Ainda assim a Bolsa de Valores de Nova York fechou o dia com o índice Dow Jones em queda de 0,12%. A Bolsa Nasdaq fechou em queda de 0,32%. Só o S&P 500, depois de recuar mais de 2,3%, fechou em alta, de 0,32%. Na Bolsa de São Paulo, o sexto dia útil de perdas fez o Ibovespa acumular 18,6% de recuo, apesar da recuperação parcial do pregão de quinta-feira.
O susto do dia foi dado pelo maior banco de crédito à habitação dos Estados Unidos, a Countrywide Financial, que fez um empréstimo de emergência de US$ 11,5 bilhões para enfrentar um problema de liquidez (falta de dinheiro) e proteger sua divisão bancária, o Countrywide Bank. A notícia gerou a suspeita de que a Countrywide pode entrar em concordata.
Os analistas concordam que, se a crise infeccionar a economia real, será pela vertente do mercado imobiliário estadunidense. E as notícias nesse front são ruins. O Departamento do Comércio informou hoje que a construção de casas nos EUA teve queda de 6,1% em julho, em comparação com junho, e um tombo de 20,9% em relação ao número de 12 meses atrás.
O transatlântico de Mantega
Guido Mantega procurou apaziguar os ânimos. “Estamos, eu poderia dizer, no olho do furacão. E no olho do furacão as coisas parecem piores”, garantiu. “Quando tem uma queda de ativos, os computadores das mesas de operação acendem a luzinha do stop loss e aí vem a ordem de venda dos ativos. Quando esta se dá em grande escala, ocorre o efeito manada. O que estamos vendo hoje é exatamente o efeito manada”, disse ainda.
Mantega prefere chamar o que está acontecendo “turbulência”, embora às vezes deixe escapar a palavra “crise”. E é taxativo sobre as condições do Brasil para enfrentá-la: “Uma coisa é você enfrentar um mar revolto em um barquinho de madeira, fazendo água. Outra coisa é você enfrentar um mar revolto em um belo transatlântico. Nós estamos nesse momento em um transatlântico resistente, bem construído, com bastante lastro a bordo. Portanto, nós estamos sentindo menos o efeito das ondas”, asseverou.

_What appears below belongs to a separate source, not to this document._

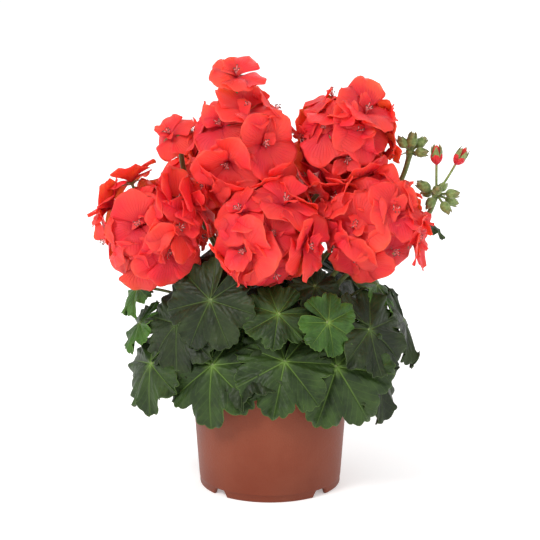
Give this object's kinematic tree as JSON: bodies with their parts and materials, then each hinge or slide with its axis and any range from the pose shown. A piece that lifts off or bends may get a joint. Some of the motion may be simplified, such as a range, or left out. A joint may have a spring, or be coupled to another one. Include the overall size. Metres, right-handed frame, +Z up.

Não só o Brasil mas “todos os países emergentes estão em uma situação bem robusta”, disse o ministro. E fez uma crítica ao FMI (Fundo Monetário Internacional), por não ter aprovado linhas de contingenciamento de fácil liberação em uma emergência. “Temos que trabalhar quando o tempo está bom. Quando chove, fica difícil consertar as goteiras do telhado”, argumentou.
Ministros são pagos para serem otimistas
É fato que o Brasil e os principais países em desenvolvimento reduziram sua vulnerabilidade externa da década passada. Têm reservas bem mais confortáveis e até superávits no balanço de transações correntes.
Mas os ministros da Fazenda são por dever de ofício maus comentaristas da área econômica. Afinal, são pagos para ver as coisas com os óculos do mais impenitente otimismo, até porque suas palavras pesam no estado de nervo dos investidores.
Um prolongamento da crise monetária pode sim afetar o Brasil. Boa parte dos investimentos externos que têm oxigenado a economia brasileira vem do carry trade – o artifício em que os investidores tomam empréstimos em moedas com juros baixos, como o yen japonês, para investir em moedas de retornos elevados. Em um cenário tempestuoso, esse fluxo pode virar, fazendo do Brasil uma vítima da fuga de capitais.
Ainda é difícil responder com segurança qual será a profundidade da crise – embora os não-ministros não precisem recorrer a metáforas como “turbulência”. Ela pode refluir e se revelar apenas mais um susto, sem comprometer a fundo o ciclo de crescimento econômico mundial que já dura há seis anos. Mas pode também fazer soar a hora da verdade para a exuberância consumista da maior economia da Terra, a norte-americana; e aí de pouco adiantará o Brasil alegar que fez o dever de casa.